La Via

La Via 2 febbraio

DOLCE LUCE
(Lc 2,22-40)

Al centro del tempio di Gerusalemme c’era uno spazio vuoto.
Nel Santo dei Santi, cuore di quel sacro luogo, sotto l’ara dell’alleanza sorretta da due statue di angeli, uno spazio vuoto esprimeva la presenza di Dio.
Niente statue, niente dipinti, niente simboli.
Quel vuoto stava lì ad esprimere il mistero e la inavvicinabilità di Dio.
Dio non lo vedi, non lo tocchi, non puoi prenderlo in mano.
Gesù, piccolissimo, ad appena quaranta giorni, viene presentato in questo stesso tempio.
È come se quel vuoto venisse riempito e Dio fosse finalmente visibile e raggiungibile.
Lo avevano capito i due anziani Simeone e Anna; per questo esultarono in quel giorno.
Grande era stata la loro attesa, ma ora si era finalmente compiuta.
Questa immagine del vuoto fa pensare.
Oggi si ha terrore del vuoto.
Piuttosto che sperimentarlo ci si riempie di ogni diversivo: necessaria ci sembra, ad ogni costo, una presenza.

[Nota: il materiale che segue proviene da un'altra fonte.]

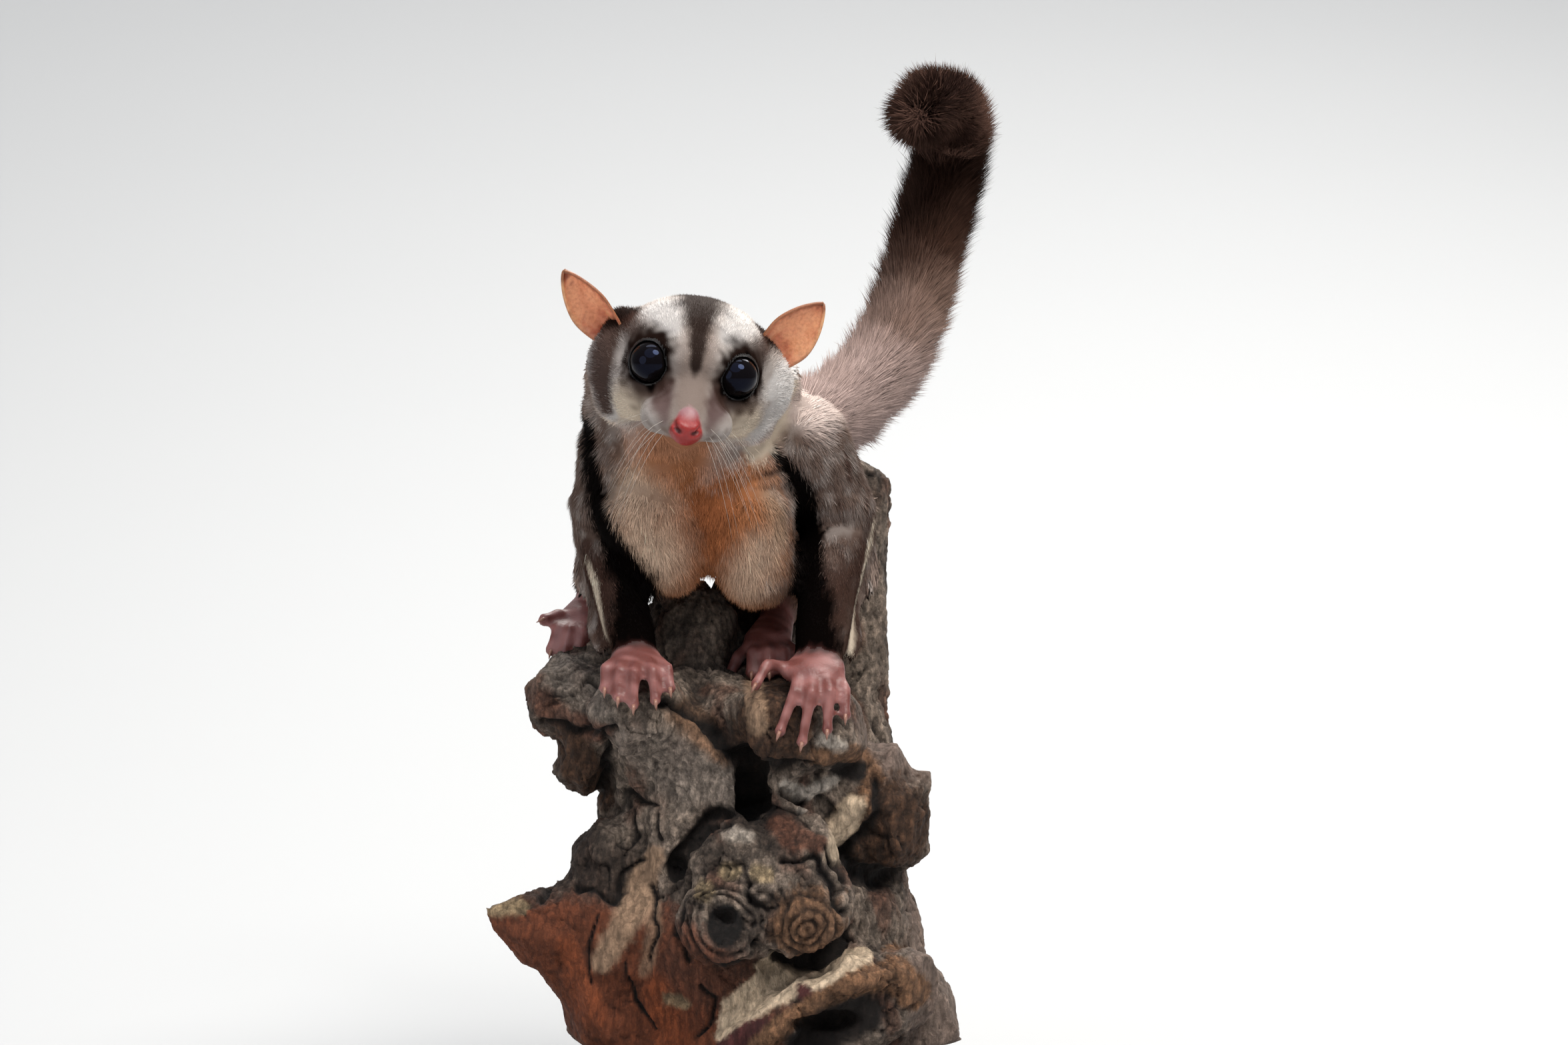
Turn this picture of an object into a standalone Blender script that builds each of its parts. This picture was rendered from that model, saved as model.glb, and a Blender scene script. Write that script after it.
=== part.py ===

Che si tratti di persone, di impegni, di oggetti o di rumori, poco importa.
Tutto ma non il vuoto.
Imparare a restare con il proprio vuoto è un passo importante nella vita di fede.

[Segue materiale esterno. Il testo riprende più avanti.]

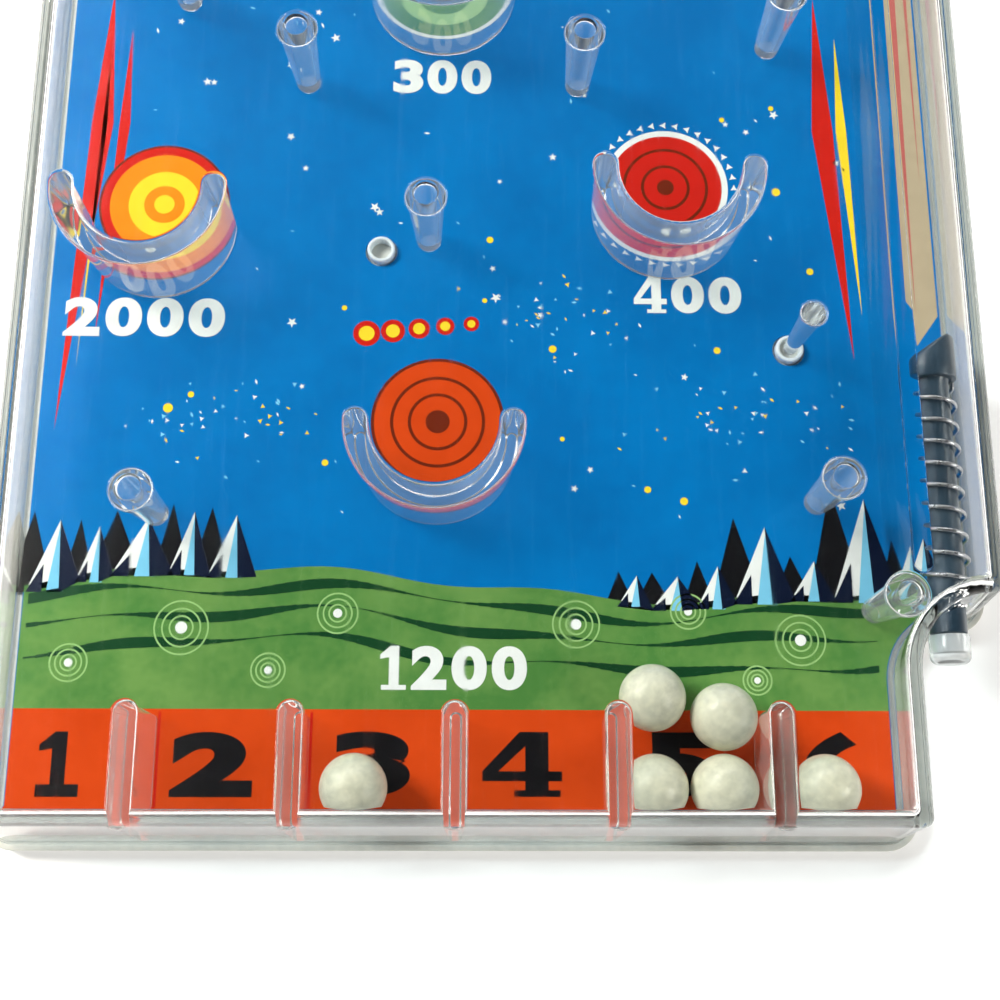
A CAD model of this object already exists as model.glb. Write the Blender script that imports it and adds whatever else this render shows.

Vuoto è la solitudine; vuoto è la mancanza di creatività; vuoto è anche la verginità.
Sono i luoghi in cui Dio può prendere dimora.
Dio viene laddove c’è uno spazio in cui possa stabilirsi, perché non ama fare a gomitate con altro per occupare luoghi già intasati.

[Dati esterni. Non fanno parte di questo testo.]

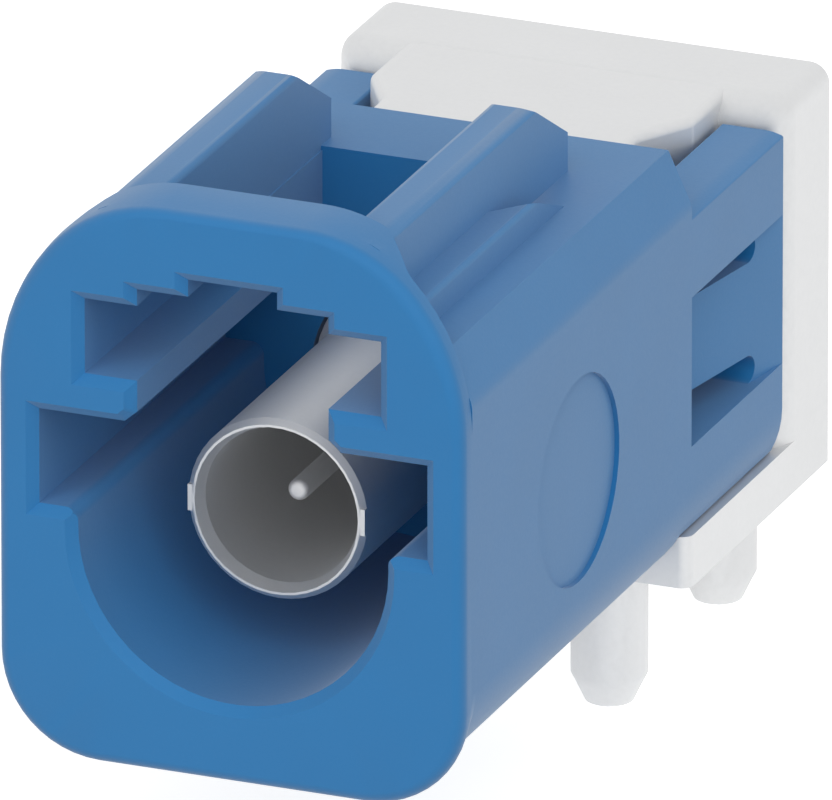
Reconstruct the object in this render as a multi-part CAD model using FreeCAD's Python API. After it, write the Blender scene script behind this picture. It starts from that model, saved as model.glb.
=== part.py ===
import FreeCAD, Part
import math
import os

from FreeCAD import Vector

# Right-angle coaxial connector for a circuit board, in millimetres.
# While a piece is built, X runs across the mouth, Y runs back from the front face of the
# housing and Z runs up from the axis of the tube. Each finished piece is then moved to the
# frame of the board: origin on the board under the signal tail, +Z up, mouth towards -Y.

# Board interface
AXIS_HEIGHT = 4.455
NOSE_REACH = 15.55
POST_PITCH_X = 5.56
POST_PITCH_Y = 5.76
POST_DIAMETER = 1.52
POST_TIP_DIAMETER = 0.97
POST_TIP_LENGTH = 0.58
POST_LENGTH = 2.83

# Mating tube and its contact
TUBE_DIAMETER = 3.7
TUBE_BORE = 3.17
TUBE_RECESS = 2.37
TUBE_OUTER_CHAMFER = 0.11
TUBE_LEAD_IN_WIDTH = 0.105
TUBE_LEAD_IN_DEPTH = 0.3
TUBE_FLAT_HEIGHT = 0.54
TUBE_ROOT_DIAMETER = 4.3
TUBE_ROOT_RECESS = 0.05
PIN_DIAMETER = 0.43
PIN_RECESS = 3.42
PIN_TIP_EDGE = 0.13
PIN_BODY_DIAMETER = 0.95
PIN_SHOULDER_DEPTH = 1.0
INSULATOR_RECESS = 8.4
INSULATOR_LENGTH = 5.0
TAIL_DIAMETER = 0.7
TAIL_SHANK_DIAMETER = 1.1
TAIL_TOP_DIAMETER = 0.36
TAIL_CHAMFER = 0.12
TAIL_RISE = 0.3
CONTACT_OVERHANG = 0.75

# Outline of the housing, as heights above and below the tube's axis
BODY_WIDTH = 9.6
BODY_LENGTH = 11.86
BODY_FLOOR = 4.39
BODY_CORNER = 2.0
DECK_HEIGHT = 4.62
DECK_INSET = 0.5
SHOULDER_HEIGHT = 3.54
SHOULDER_CORNER = 0.6

# Rim round the mouth
RIM_FLOOR = 4.77
RIM_HEIGHT = 6.84
RIM_EDGE_HEIGHT = 6.77
RIM_FLAT_HEIGHT = 6.6
RIM_CORNER = 2.05
RIM_SLANT_RUN = 1.92
RIM_SLANT_DROP = 2.34
RIM_SIDE_RADIUS = 4.3
RIM_TOP_RADIUS = 3.1
RIM_DEPTH = 0.5
RIM_BLEND_START = 0.3
RIM_BLEND_END = 0.7
RIM_EDGE = 0.25
BRIDGE_DEPTH = 1.36
BRIDGE_WIDTH = 5.5
BRIDGE_ROOT_WIDTH = 7.0
BRIDGE_CORNER = 0.35

# Keyed mouth
CAVITY_DEPTH = 9.57
CAVITY_WALL = 1.6
ENTRY_CHAMFER = 0.2
WING_WALL = 0.8
WING_FLOOR = 0.36
WING_HEIGHT = 2.3
NECK_WIDTH = 3.94
KEY_WALL = 1.75
KEY_FLOOR = 3.16
KEY_HEIGHT = 4.69
STEP_HEIGHT = 5.03
CENTRE_KEY_WIDTH = 1.83
CENTRE_KEY_HEIGHT = 5.38
WING_FLOOR_CORNER = 0.25
KEY_LENGTH = 6.1

# Rails, latch window and ridges on top
WINDOW_WIDTH = 4.0
WINDOW_END = 9.57
RAIL_WIDTH = 0.91
RAIL_HEIGHT = 6.535
RAIL_ROOT_WIDTH = 0.92
RAIL_FLAT_WIDTH = 0.68
RAIL_SIDE_HEIGHT = 6.42
RAIL_CROWN = 0.35
RAIL_INNER_EDGE = 0.15
RAIL_OUTER_EDGE = 0.06
RAIL_SLOPE_START = 8.25
RAIL_END = 10.1
RAIL_SLOPE_DROP = 1.12
RIDGE_INSET = 1.25
RIDGE_HEIGHT = 5.245
RIDGE_EDGE = 0.12
RIDGE_INNER_END = 6.0
RIDGE_OUTER_END = 6.77
RIDGE_RAMP_LENGTH = 1.55

# Round recess on each side
DIMPLE_CENTRE = 5.98
DIMPLE_RADIUS = 2.1
DIMPLE_DEPTH = 0.1

# Side arms behind the body, and the catch tab in each
ARM_END = 16.67
ARM_THICKNESS = 1.3
ARM_HEIGHT = 3.342
ARM_SIDE_HEIGHT = 3.27
ARM_FLAT_INSET = 0.25
ARM_CROWN = 0.9
ARM_OUTER_EDGE = 0.05
ARM_INNER_EDGE = 0.06
ARM_FLOOR = 3.33
SIDE_WINDOW_TOP = 1.64
SIDE_WINDOW_FLOOR = 1.46
TAB_TOP = 1.06
TAB_FLOOR = 0.88
SLOT_END = 15.64
TAB_TIP = 13.3
TAB_TIP_DROP = 0.57
TAB_THICKNESS = 1.05

# Core, cap and base of the shell
FIT_GAP = 0.06
CORE_FRONT_WALL = 1.05
CORE_FRONT_WIDTH = 5.4
CORE_SIDE_GAP = 0.12
CORE_TAPER_START = 14.3
CORE_TAPER_END = 15.5
CORE_EDGE = 0.23
CORE_FILLET = 0.195
CORE_CORNER = 0.2
SHELL_HEIGHT = 3.846
SHELL_SIDE_STEP = 0.05
ARM_END_GAP = 0.13
CAP_LENGTH = 2.6
CAP_CORNER = 0.42
CAP_FRONT_EDGE = 0.7
CAP_REAR_EDGE = 0.18
BASE_FRONT = 11.88
BASE_THICKNESS = 1.07
BASE_EDGE = 0.25
CATCH_START = 12.1
CATCH_END = 13.15
CATCH_LAND = 0.25
CATCH_INSET = 0.9

# Chamber for the tail, closed by the cover
CHAMBER_DIAMETER = 2.6
CHAMBER_RISE = 1.6
COVER_DIAMETER = 3.4
COVER_THICKNESS = 1.0
COVER_RECESS = 0.12
CORE_BORE = 2.2
TAIL_INSULATOR_TOP = 0.75
TAIL_INSULATOR_RECESS = 0.1
PRESS_GAP = 0.01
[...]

Una volta che ha preso dimora, diffonde la sua presenza dappertutto.
E le persone, gli impegni, i pensieri, le cose che ingolfano la nostra vita si riempiono di Lui.
Come una luce soffusa che rischiara permettendo di vedere la realtà.
Per questo la festa di oggi è chiamata “candelora”.
Le candele che avremo in mano sono simbolo di questa luce che è Cristo Gesù.
Perché essa non resti solo un simbolo occorre però dare spazio a Dio.
Direi occorre dargli il primato.
Presentare i primogeniti al tempio e consacrarli a lui era il modo di esprimere questa signoria di Dio.
A Lui consegniamo i nostri vuoti, certi che saprà riempirli.